大野露井さんの連作詩篇 『空白』 『第 006 回 Ⅴ 感』 をアップしましたぁ。今回は confession (告白) 文体ですね。大野さんの詩の書き方は、ほんとうに言語的だと思います。普通の詩人なら 『痛いときどう言えばいいのか』 で始まる最初のセンテンスで主題が明確になりますから、撞着的表現を早めに切り上げるはずです。ところが大野さんの場合、『胸に突き刺さる舌鋒』 で始まる第3センテンスまで違う言葉で主題が繰り返される。言葉を積み重ねることによって主題の深層に至ろうとしているわけです。
この読解に従うと 『おまえはいったいどういうつもりなんだ、恥ずかしくないのか、』、『おまえはいったいどういうつもりなんだ、』 の2センテンスが、いわゆる作家の内面告白といふことになると思います。しかしそう簡単ではないでしょうね。やはり繰り返しの撞着的言語表現が効果を上げています。これもまた言語化された内面であり、詩の言葉は 〝空白〟 を巡る 〝感〟 になっています。大野さんは根っからの言語派だと思います。
抒情、つまり作家の私性に根ざした感情表現はすべての詩の表現に含まれています。戦後詩や現代詩と呼ばれる言語派の作品も多くの抒情表現を含みます。ではいわゆる抒情詩と現代詩の何が違うのかと言えば、世界観ということになると思います。抒情詩はあくまで作家の私性の表現のためにありますが、現代詩は作家の世界認識構造を言語的に表現するためにあるということです。

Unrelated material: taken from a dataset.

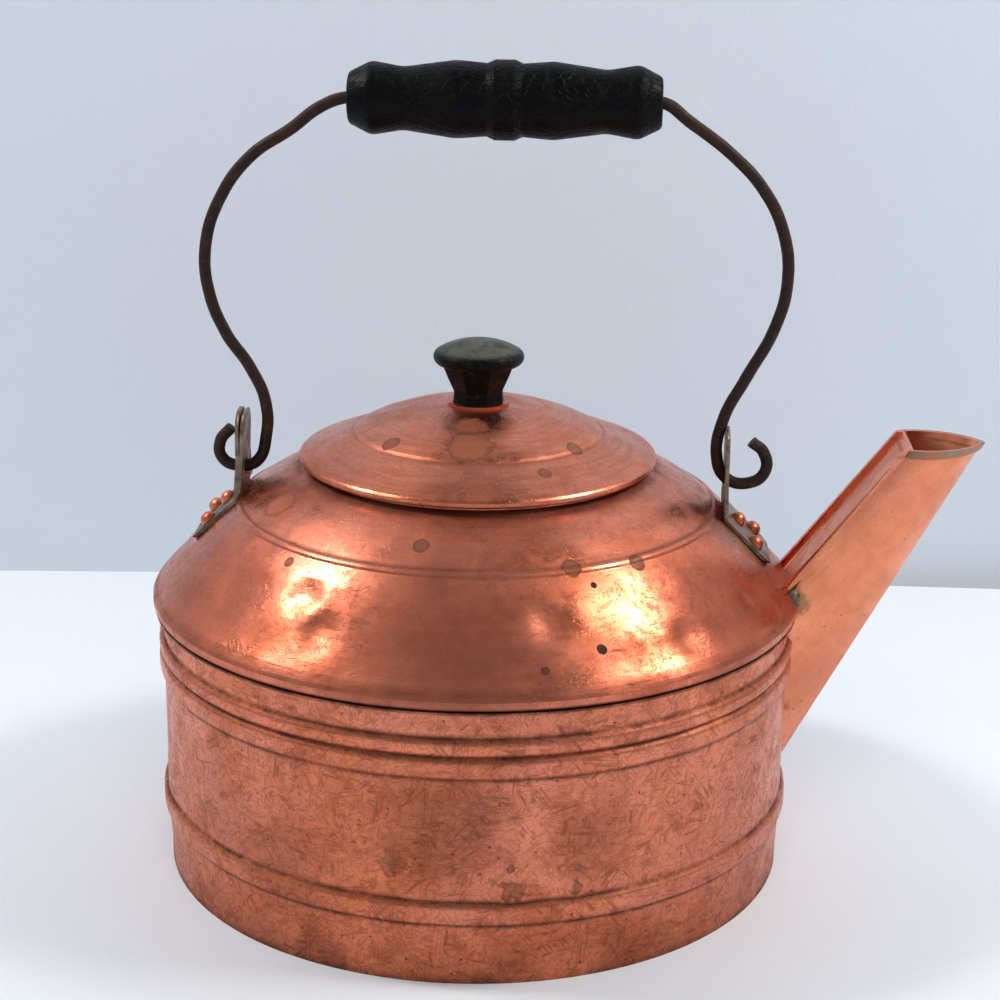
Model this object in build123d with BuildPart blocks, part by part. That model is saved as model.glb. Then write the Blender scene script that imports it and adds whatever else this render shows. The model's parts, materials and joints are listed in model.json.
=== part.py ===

ですから修辞的には現代詩に見えるけど、その実態は抒情詩となんら変わらない私の独白という詩はたくさんあります。今書かれている現代詩的な作品のほとんどがこのカテゴリーに含まれます。1950 年代から 70 年代にかけて書かれた現代詩と今の現代詩風の作品を比較すれば、それは誰にでもはっきりわかるはずです。その逆に抒情詩の体裁を取っていても、本質的には現代詩的な世界認識構造が表現されている作品もある。大野さんの作品はやはり現代詩的、つまり作家の世界認識構造を表現するために抒情が援用されています。次回も楽しみでありますぅ。